As regular readers of this blog will know, my wife and I are currently in a search for a half decent, primary education for our son, Laughing Boy. Our first visit to a school, one run by a local authority, brought us into contact with a headteacher who seemed to be a walking talking parody of a left wing head teacher. She banged on about how she was a fan of ‘diversity’ and was proud of the number of second languages spoken at the school. She also was a bit obstructive when we requested that Laughing Boy be excused from Religious Education and insisted on asking for our reasons for asking to exercise this right. She was also none too pleased when I said that we don’t want Laughing Boy exposed to nutcase ‘paediatric gender transition’ promoters such as the Mermaids group and therefore requested selective exemption from Relationship and Sex Education lessons. As you can imagine, this politically correct school environment, one where our very reasonable requests may be refused by the school, is not what we will choose for Laughing Boy. Therefore we are putting this school at the very bottom of the list of our school choices.
However the next school, an Academy and therefore one step removed from the influence of the local authority, was far and away a much better school. Educationally there is a massive emphasis put on literacy and numeracy with stress put on English grammar and building up number skills. The children who acted as guides for prospective parents were well turned out, polite, well educated and helpful when asked questions. The IT side was excellent and used intelligently to back up learning across the curriculum, the children are also encouraged to learn to code in a very basic way, which sold me on the IT curriculum. There is some cross curricular learning but this doesn’t seem to be as ubiquitous and regimented as in the last school we looked at. There is much more emphasis put on individual discrete lessons but cross curricular work is used only when it is beneficial to learning. I can understand this as some children may not be able to deal with maths in the abstract but may be more able to learn mathematical laws if they apply them to something practical. I was impressed by the standards that the school has with regards attainment and impressed that the school expected pupils to work hard to meet these standards. The school does not punish parents or children for any prior learning such as with regards reading, something I’ve heard of happening in the past and the staff made Laughing Boy very welcome and even complimented him on his appearance in his neat three piece suit. This is a school where I am convinced would be educationally good for Laughing Boy.

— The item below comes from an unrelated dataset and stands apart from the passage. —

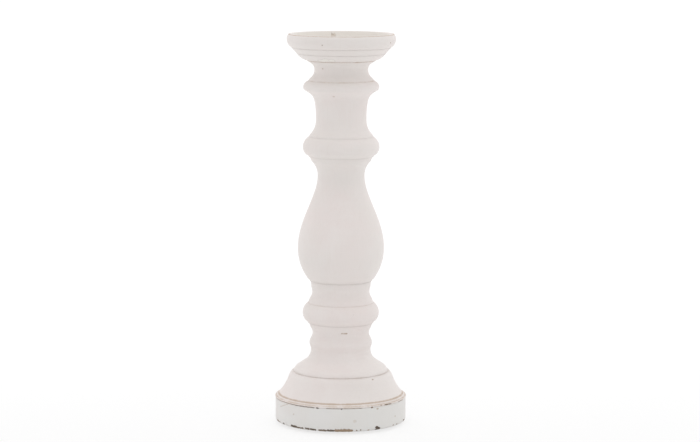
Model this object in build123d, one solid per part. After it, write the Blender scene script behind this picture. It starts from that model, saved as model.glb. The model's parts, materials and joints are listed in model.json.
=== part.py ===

I was pleased with security at the school and being the parent of a child who could reasonably be described as ‘a one boy junior Escape Committee’, this is something I do worry. Although the security levels are not as high as one would find for example on a Jewish Primary School in London (there’s no bomb deflecting features on fences for a start), I didn’t see any obvious ways that Laughing Boy could get out of the school apart from tunnelling out ‘Wooden Horse’ style
I was especially pleased with the reaction of the Headmaster when we asked if Laughing Boy could be excused from RE. I was expecting some sort of questions about our reasons for doing so but this did not happen. Unlike the previous Head we had spoken to, there was no attempt to ‘sell’ RE to us, he just said: ‘That’s fine, just put your request in writing’. This is treating us the parents like proper customers and was gratifying to experience. I also asked about excusing Laughing Boy from the more controversial aspects of Relationships and Sex Ed and the headmaster said ‘we don’t teach that stuff here. We teach biological stuff around ten or eleven but that’s it’. I ventured another question about the trans lunatics of Mermaids who are muscling their way into primary schools and he added that he would not entertain such groups at his school. All in all this was a much better response than we got from the previous, politically correct headteacher.

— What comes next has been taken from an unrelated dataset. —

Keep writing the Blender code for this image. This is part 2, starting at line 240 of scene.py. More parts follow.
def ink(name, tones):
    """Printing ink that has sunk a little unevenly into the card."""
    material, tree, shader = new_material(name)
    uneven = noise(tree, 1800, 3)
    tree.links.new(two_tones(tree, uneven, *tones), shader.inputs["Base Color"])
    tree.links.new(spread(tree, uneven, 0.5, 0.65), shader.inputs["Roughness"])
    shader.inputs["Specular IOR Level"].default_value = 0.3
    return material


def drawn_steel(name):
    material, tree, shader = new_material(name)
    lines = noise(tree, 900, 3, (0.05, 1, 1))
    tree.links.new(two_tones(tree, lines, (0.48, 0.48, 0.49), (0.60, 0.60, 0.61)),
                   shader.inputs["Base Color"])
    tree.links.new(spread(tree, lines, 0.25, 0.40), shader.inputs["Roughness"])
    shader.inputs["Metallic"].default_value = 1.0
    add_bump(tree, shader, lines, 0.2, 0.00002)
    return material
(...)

I think that we would have very few worries for Laughing Boy’s morals by sending him to this school and it was a pleasure to see and meet teachers who really did care more about their pupil’s educational achievement than pushing leftist dogma onto children.
There was I noticed a stark difference between the hidebound political correctness of the local authority school and the much more reasonable way that this Academy has dealt with us and how it has answered our queries. Maybe there is something in what the late educationalist Chris Woodhead said about local council education authorities which is that they are more of a hindrance to increasing the quality of our schools than any positive asset.
We’ve got a Church of England school to look at next, this school has not fared so well in Ofsted inspections but then not all the things that Ofsted may call good things, such as diversity obsessions by staff, are what we would call positives. I get the impression that the more traditionalist approach that this Church school seems to have may be more vigorous than the less traditionalist approach favoured by Ofsted. We will take a look at this Church school and see if it meets both our intellectual standards and whether they are willing to accommodate our request that Laughing Boy is kept away from less than honest RE lessons and various LGB and T lunatics. If Laughing Boy goes there at least they will have a genuine Jewish boy to play the baby Jesus or a Shepherd at the Nativity play (I don’t want him to play Joseph the Jewish husband as I want him to have a speaking part LOL). It’s been fascinating to compare just a few examples of schools of different types both those closely associated with the State and those at one remove from the State and I’ll keep people posted about how things go in our Primary Education Quest.